__Goal__. Start at the line containing "attach(piece, body)" and stop at the line containing "return first, way.cross(first)"; copy those lines exactly, both ends included, and no others.

>> START Source material

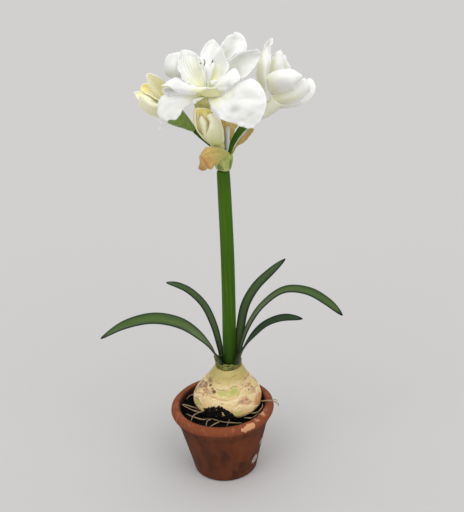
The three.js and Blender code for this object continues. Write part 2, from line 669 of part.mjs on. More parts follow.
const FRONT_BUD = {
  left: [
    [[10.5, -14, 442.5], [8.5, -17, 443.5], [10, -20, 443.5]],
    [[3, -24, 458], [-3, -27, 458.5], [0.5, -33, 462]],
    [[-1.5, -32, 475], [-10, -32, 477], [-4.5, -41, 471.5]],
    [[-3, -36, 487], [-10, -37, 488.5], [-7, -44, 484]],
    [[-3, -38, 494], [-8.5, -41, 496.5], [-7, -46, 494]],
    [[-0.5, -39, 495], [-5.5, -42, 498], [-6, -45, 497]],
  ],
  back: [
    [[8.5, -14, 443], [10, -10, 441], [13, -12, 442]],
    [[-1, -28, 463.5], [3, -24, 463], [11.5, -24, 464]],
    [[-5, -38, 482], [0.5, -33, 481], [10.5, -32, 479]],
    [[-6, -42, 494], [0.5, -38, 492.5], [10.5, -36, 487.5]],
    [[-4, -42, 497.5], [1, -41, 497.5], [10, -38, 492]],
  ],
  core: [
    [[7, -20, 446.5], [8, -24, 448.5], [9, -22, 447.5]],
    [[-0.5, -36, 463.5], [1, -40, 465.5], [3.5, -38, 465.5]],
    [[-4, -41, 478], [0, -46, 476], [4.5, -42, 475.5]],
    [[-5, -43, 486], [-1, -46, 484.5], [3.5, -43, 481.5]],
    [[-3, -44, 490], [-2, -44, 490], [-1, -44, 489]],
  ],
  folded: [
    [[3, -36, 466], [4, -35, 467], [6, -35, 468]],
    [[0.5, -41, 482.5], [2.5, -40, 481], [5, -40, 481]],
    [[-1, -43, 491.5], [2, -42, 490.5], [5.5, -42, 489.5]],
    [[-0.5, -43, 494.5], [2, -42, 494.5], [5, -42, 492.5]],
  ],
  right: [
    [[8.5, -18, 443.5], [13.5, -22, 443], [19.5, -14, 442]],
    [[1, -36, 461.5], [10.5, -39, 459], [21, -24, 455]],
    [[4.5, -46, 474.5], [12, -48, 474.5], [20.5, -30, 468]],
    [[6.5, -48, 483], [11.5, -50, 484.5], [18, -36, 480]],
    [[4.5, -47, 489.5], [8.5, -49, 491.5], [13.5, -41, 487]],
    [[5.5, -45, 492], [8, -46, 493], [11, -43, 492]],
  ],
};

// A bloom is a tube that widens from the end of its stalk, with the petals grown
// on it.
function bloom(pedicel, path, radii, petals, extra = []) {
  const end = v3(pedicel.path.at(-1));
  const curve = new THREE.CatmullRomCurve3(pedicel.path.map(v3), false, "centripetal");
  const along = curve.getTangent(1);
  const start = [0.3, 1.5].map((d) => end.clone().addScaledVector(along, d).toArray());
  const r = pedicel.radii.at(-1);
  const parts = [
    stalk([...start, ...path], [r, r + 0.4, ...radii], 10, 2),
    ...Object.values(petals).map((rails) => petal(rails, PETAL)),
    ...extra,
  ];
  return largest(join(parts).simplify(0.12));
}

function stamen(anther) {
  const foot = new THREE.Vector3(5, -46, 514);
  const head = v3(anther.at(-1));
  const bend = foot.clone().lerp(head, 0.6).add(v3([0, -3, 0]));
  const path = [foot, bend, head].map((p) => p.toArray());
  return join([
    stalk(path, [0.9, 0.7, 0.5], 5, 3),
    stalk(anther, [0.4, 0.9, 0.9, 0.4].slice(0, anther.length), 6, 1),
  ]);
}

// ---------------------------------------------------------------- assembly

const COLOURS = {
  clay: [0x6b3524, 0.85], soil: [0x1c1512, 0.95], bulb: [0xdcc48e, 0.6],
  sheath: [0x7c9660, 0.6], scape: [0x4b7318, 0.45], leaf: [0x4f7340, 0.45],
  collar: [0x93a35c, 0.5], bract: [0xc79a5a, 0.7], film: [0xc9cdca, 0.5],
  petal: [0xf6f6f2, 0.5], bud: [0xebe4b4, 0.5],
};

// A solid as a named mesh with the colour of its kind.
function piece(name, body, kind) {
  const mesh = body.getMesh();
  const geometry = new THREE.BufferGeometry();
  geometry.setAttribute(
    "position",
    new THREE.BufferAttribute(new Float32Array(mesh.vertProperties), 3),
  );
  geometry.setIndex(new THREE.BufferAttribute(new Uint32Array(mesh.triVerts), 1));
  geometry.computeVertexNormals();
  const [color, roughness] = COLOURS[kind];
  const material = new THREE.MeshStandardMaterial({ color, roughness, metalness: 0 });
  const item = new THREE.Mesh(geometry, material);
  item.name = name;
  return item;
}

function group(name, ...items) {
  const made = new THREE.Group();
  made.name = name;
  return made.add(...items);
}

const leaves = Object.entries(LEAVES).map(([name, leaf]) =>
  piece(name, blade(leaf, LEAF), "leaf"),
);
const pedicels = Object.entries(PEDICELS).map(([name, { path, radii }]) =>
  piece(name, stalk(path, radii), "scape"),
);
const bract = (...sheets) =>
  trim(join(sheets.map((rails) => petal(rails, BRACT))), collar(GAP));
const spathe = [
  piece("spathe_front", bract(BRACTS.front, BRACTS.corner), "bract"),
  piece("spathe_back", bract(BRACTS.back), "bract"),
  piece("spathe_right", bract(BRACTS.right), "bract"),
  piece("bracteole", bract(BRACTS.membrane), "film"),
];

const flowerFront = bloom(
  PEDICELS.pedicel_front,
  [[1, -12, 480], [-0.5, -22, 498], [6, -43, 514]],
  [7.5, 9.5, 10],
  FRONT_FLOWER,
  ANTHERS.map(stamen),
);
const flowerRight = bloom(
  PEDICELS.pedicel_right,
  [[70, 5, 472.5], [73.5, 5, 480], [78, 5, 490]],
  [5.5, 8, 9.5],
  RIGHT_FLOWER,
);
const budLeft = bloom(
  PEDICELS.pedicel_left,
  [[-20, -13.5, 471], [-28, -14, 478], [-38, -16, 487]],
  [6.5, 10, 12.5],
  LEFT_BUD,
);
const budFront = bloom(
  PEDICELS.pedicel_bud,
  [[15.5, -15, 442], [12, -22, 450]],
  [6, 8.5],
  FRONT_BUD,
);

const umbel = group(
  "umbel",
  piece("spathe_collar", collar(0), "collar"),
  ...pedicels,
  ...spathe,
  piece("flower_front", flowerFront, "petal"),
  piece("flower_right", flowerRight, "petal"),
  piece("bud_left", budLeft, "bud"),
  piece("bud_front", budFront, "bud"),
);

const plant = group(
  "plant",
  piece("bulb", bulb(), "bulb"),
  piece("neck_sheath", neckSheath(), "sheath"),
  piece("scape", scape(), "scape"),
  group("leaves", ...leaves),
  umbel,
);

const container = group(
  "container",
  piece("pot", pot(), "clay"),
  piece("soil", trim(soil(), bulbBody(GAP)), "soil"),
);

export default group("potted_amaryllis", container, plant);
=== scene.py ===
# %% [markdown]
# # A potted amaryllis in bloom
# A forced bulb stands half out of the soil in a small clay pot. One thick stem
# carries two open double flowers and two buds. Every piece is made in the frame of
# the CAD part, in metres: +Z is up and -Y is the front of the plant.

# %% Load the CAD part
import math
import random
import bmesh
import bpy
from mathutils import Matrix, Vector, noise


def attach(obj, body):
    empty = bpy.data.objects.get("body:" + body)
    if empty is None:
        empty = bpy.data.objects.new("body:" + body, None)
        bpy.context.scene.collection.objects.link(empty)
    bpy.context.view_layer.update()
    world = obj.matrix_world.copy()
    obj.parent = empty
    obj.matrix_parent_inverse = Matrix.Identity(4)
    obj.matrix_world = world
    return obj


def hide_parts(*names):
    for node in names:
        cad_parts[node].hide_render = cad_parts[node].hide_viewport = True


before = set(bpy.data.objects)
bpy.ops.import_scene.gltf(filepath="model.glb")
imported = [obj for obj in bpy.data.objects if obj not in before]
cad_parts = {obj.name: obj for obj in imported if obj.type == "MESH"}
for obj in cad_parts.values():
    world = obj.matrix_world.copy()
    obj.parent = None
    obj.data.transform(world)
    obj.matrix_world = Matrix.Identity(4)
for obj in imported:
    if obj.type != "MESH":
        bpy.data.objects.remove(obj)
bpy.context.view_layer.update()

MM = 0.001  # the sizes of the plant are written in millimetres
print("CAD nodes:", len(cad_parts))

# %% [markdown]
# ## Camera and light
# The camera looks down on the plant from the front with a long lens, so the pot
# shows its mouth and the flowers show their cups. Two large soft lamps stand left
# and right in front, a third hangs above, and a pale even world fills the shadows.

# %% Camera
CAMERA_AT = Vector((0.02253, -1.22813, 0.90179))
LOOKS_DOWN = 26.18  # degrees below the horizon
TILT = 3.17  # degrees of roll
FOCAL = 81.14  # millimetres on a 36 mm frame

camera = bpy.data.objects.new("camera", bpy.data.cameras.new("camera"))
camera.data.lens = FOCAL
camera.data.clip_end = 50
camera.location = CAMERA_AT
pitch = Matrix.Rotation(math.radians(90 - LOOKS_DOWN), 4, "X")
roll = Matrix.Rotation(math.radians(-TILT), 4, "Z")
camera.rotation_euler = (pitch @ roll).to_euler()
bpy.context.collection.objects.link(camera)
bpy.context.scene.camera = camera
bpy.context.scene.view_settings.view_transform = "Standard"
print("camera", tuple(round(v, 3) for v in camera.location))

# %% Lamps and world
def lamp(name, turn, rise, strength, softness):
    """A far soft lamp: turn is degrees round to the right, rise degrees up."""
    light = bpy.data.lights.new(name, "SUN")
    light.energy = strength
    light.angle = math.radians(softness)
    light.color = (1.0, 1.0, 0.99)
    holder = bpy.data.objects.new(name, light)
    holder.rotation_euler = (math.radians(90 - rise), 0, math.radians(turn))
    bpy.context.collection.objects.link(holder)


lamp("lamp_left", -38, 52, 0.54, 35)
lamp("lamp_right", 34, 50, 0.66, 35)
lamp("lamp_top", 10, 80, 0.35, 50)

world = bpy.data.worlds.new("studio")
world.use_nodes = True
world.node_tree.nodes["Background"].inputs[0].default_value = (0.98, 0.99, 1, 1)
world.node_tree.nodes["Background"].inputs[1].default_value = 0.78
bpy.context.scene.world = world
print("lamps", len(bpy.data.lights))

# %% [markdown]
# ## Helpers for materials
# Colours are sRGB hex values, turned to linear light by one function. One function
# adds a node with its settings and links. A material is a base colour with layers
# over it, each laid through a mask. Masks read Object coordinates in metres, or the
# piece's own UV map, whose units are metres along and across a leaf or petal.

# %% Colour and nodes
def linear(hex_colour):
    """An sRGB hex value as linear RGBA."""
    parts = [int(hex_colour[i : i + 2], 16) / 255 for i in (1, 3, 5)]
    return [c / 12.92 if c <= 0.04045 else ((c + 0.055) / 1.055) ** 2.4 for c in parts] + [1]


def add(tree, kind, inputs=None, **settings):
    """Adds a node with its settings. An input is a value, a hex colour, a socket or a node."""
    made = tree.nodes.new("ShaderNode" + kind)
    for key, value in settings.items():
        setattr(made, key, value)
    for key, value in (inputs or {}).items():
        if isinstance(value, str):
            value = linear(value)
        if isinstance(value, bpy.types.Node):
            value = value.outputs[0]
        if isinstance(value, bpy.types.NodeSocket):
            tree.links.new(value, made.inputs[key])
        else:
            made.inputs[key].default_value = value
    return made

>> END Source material
>> START Source material

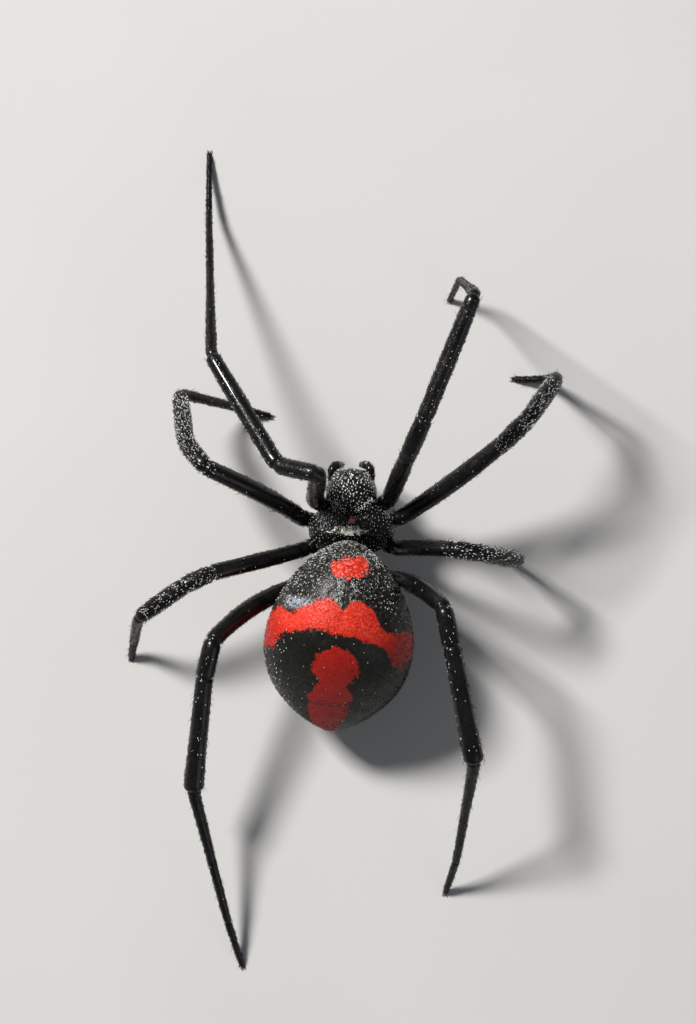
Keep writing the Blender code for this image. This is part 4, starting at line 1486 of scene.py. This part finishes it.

>> END Source material
>> START Source material

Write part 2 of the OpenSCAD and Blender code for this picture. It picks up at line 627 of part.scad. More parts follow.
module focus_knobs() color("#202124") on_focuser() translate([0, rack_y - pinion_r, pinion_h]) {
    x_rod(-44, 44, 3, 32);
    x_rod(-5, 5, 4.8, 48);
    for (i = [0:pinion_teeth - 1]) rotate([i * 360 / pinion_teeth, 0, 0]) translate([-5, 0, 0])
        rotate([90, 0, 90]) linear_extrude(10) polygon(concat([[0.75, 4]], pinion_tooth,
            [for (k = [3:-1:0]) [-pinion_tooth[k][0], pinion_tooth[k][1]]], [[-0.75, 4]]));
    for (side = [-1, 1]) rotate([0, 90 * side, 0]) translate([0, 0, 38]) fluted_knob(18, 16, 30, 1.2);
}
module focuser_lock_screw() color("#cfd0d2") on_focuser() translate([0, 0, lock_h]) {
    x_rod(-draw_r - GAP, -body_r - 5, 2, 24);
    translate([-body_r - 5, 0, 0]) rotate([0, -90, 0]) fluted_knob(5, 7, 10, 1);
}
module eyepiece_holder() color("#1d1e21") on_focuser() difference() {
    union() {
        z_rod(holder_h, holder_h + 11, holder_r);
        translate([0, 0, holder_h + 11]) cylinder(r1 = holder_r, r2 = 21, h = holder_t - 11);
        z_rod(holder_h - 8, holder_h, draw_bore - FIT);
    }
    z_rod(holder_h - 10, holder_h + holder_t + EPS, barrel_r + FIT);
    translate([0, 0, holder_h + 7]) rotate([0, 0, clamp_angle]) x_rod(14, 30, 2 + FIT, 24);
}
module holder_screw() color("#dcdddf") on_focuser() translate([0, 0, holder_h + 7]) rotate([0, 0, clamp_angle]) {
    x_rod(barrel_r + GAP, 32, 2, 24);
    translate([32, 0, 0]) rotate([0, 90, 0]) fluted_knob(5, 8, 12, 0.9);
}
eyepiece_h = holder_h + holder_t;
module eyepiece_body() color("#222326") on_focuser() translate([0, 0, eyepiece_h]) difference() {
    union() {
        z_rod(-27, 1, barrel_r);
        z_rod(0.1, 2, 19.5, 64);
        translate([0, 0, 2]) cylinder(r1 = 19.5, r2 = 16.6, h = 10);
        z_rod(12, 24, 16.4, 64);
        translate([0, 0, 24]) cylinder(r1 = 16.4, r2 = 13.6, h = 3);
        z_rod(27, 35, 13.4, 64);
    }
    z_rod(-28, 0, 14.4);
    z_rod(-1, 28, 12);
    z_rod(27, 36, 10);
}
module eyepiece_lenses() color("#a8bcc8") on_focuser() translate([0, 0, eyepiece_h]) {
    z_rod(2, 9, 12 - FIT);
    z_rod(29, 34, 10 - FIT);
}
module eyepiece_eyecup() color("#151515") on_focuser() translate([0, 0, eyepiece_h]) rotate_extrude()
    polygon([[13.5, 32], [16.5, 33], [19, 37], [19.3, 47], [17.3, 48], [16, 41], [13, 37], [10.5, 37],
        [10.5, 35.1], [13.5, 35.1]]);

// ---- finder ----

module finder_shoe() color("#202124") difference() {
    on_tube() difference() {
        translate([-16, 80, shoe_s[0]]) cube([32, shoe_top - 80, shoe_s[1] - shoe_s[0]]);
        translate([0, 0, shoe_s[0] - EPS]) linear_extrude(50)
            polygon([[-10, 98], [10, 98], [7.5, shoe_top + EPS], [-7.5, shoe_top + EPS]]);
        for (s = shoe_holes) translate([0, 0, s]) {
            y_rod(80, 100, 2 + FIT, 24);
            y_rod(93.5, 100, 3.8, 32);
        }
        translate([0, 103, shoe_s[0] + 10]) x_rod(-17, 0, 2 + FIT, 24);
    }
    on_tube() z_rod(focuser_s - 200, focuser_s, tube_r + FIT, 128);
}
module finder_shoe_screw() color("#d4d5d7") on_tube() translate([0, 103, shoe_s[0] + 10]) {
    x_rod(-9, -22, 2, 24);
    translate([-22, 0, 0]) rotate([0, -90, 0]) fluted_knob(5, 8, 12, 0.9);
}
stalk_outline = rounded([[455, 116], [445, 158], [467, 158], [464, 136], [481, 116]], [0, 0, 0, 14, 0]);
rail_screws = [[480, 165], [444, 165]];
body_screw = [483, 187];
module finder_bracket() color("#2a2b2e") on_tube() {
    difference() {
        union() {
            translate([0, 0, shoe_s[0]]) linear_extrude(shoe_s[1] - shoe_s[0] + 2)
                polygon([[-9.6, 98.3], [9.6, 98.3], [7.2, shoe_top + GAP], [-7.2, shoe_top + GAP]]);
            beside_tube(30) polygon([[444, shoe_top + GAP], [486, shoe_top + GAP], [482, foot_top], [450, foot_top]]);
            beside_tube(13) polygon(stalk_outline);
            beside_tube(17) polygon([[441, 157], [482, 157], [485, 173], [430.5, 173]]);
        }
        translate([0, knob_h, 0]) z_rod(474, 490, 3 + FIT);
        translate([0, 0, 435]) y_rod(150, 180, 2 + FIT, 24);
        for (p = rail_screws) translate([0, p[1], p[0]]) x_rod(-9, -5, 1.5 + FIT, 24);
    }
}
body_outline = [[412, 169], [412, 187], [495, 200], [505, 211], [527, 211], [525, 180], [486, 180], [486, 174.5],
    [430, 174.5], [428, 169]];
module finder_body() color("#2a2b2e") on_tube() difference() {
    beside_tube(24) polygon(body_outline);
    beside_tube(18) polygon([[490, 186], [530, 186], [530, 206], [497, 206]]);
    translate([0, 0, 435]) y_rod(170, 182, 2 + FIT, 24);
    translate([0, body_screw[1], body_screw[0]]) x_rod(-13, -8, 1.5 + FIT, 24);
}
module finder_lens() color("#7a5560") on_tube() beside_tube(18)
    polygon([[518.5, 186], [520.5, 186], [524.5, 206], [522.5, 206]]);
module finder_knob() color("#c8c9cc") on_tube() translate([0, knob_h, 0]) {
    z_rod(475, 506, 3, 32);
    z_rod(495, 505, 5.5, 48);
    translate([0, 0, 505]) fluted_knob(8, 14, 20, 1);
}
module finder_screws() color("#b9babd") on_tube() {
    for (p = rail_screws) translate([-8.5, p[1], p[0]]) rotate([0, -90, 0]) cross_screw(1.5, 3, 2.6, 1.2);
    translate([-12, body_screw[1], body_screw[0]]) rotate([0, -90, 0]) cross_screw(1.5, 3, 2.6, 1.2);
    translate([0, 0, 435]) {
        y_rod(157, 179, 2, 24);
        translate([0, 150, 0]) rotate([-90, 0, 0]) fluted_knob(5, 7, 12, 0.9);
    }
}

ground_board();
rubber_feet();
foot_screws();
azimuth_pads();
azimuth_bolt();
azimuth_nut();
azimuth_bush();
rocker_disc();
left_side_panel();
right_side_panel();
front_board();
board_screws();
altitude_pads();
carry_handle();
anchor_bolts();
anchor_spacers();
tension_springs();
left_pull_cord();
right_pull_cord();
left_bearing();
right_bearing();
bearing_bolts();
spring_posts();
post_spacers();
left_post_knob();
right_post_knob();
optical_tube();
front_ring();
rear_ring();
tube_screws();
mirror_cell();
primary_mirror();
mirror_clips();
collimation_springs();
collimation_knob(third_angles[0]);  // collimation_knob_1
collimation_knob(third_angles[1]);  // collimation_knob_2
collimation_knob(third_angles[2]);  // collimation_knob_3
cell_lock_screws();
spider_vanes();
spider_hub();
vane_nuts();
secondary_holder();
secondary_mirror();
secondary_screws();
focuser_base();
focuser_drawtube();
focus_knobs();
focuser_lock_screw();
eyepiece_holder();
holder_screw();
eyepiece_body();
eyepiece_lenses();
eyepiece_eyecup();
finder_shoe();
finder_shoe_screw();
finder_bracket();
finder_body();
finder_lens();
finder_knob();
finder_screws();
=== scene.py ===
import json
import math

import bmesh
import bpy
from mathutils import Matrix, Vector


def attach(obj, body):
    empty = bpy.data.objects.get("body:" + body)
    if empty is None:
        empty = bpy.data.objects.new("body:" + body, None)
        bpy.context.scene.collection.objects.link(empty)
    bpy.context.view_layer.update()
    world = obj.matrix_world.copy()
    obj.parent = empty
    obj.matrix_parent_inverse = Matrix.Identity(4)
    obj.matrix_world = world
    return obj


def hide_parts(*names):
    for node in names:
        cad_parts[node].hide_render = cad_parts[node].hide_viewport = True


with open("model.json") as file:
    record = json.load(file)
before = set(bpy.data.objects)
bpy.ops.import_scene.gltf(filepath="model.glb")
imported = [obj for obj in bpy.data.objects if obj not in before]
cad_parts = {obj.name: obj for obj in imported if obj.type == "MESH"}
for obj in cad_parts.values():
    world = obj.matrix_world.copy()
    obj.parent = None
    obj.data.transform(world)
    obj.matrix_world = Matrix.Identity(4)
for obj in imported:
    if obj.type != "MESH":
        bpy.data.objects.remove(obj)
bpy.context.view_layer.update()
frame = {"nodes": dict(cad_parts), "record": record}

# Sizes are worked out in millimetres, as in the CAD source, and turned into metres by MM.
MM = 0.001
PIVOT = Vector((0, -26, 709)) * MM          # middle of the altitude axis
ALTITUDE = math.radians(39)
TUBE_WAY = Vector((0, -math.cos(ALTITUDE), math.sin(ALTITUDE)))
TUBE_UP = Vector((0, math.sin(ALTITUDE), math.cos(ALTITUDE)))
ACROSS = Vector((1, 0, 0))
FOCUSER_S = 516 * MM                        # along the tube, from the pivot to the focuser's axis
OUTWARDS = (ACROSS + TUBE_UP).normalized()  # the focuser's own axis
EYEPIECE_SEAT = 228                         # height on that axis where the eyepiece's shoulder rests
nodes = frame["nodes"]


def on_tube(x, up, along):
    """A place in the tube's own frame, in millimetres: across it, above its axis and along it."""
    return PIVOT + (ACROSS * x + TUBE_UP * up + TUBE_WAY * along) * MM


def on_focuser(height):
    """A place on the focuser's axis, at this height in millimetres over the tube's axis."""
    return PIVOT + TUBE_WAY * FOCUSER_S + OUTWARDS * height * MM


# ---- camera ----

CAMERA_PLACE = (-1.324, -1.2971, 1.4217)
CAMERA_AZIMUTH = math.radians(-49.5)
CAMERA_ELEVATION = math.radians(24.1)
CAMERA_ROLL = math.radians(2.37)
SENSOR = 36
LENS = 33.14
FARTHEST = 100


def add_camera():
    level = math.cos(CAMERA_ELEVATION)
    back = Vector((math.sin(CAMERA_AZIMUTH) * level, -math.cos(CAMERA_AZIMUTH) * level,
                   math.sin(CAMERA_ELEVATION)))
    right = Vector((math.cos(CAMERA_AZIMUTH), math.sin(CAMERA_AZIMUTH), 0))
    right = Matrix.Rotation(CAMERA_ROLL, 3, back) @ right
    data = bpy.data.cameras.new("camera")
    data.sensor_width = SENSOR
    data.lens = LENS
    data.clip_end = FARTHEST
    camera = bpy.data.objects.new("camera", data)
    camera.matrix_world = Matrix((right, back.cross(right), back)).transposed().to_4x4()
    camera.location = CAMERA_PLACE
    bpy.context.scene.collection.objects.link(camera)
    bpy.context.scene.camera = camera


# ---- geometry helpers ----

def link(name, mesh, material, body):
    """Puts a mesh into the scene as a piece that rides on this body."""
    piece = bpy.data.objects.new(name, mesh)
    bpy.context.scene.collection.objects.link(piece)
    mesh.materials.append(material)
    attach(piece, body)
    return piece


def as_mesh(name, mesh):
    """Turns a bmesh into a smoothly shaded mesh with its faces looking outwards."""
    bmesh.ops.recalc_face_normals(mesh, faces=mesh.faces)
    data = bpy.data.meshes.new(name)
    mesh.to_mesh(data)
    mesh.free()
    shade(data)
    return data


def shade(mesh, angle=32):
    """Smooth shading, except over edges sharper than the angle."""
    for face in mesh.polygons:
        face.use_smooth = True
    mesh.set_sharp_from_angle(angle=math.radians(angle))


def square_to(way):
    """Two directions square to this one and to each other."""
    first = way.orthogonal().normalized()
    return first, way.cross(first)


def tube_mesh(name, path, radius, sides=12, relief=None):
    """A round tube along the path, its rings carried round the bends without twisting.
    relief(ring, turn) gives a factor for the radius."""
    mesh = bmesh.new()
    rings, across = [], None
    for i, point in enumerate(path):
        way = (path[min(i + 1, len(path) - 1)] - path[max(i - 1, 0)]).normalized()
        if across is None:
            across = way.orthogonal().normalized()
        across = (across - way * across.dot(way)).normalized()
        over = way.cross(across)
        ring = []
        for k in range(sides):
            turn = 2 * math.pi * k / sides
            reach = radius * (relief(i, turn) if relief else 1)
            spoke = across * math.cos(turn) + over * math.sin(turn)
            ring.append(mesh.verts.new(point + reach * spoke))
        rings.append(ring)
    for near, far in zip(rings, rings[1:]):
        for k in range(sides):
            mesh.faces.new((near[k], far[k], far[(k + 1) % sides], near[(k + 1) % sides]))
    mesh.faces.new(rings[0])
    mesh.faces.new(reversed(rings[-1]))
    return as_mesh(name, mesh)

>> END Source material

__Response to this exercise__.
    attach(piece, body)
    return piece


def as_mesh(name, mesh):
    """Turns a bmesh into a smoothly shaded mesh with its faces looking outwards."""
    bmesh.ops.recalc_face_normals(mesh, faces=mesh.faces)
    data = bpy.data.meshes.new(name)
    mesh.to_mesh(data)
    mesh.free()
    shade(data)
    return data


def shade(mesh, angle=32):
    """Smooth shading, except over edges sharper than the angle."""
    for face in mesh.polygons:
        face.use_smooth = True
    mesh.set_sharp_from_angle(angle=math.radians(angle))


def square_to(way):
    """Two directions square to this one and to each other."""
    first = way.orthogonal().normalized()
    return first, way.cross(first)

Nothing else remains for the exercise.